* GIVEN EXERCISE:
Write the listing out again, all of it, word for word.
** START **
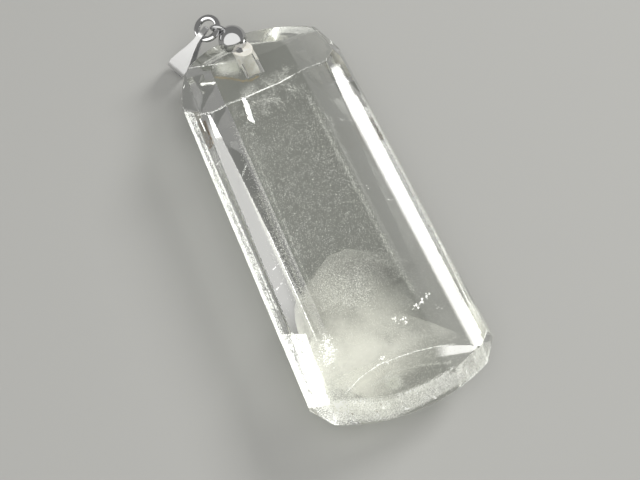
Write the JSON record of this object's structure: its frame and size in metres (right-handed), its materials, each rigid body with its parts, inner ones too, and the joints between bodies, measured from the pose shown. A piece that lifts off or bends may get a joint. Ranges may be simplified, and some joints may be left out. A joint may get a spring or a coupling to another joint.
{
  "type": "phantom quartz pendant",
  "caption": "Long clear stone with a flat back and ghost-crystal inclusions, capped at its drilled end by a domed metal cap with a jump ring and a folded bail.",
  "frame": {"origin": "middle of the flat strip on the stone's back, where it rests on a surface", "axes": "+Y along the length toward the drilled end, +Z out of the domed front, +X to the right"},
  "size_m": [0.022, 0.0562, 0.0091],
  "materials": {
    "quartz": "polished, clear, with cloudy inclusions",
    "ghost": "pale dust enclosed in the quartz, cloudy and partly clear",
    "silver": "polished",
    "adhesive": "cured, whitish and slightly clear"
  },
  "bodies": {
    "root": {"quartz": "quartz", "upper_ghost": "ghost", "lower_ghost": "ghost", "cap": "silver", "adhesive": "adhesive", "jump_ring": "silver", "bail": "silver"}
  },
  "joints": []
}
** END **
* ANSWER TO THIS EXERCISE:
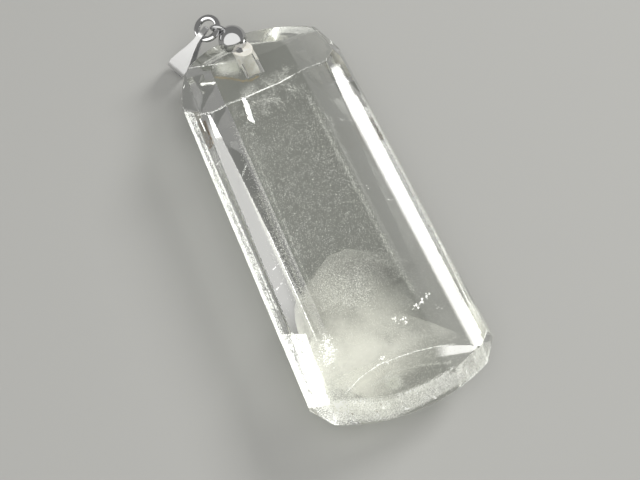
Write the JSON record of this object's structure: its frame and size in metres (right-handed), its materials, each rigid body with its parts, inner ones too, and the joints between bodies, measured from the pose shown. A piece that lifts off or bends may get a joint. Ranges may be simplified, and some joints may be left out. A joint may get a spring or a coupling to another joint.
{
  "type": "phantom quartz pendant",
  "caption": "Long clear stone with a flat back and ghost-crystal inclusions, capped at its drilled end by a domed metal cap with a jump ring and a folded bail.",
  "frame": {"origin": "middle of the flat strip on the stone's back, where it rests on a surface", "axes": "+Y along the length toward the drilled end, +Z out of the domed front, +X to the right"},
  "size_m": [0.022, 0.0562, 0.0091],
  "materials": {
    "quartz": "polished, clear, with cloudy inclusions",
    "ghost": "pale dust enclosed in the quartz, cloudy and partly clear",
    "silver": "polished",
    "adhesive": "cured, whitish and slightly clear"
  },
  "bodies": {
    "root": {"quartz": "quartz", "upper_ghost": "ghost", "lower_ghost": "ghost", "cap": "silver", "adhesive": "adhesive", "jump_ring": "silver", "bail": "silver"}
  },
  "joints": []
}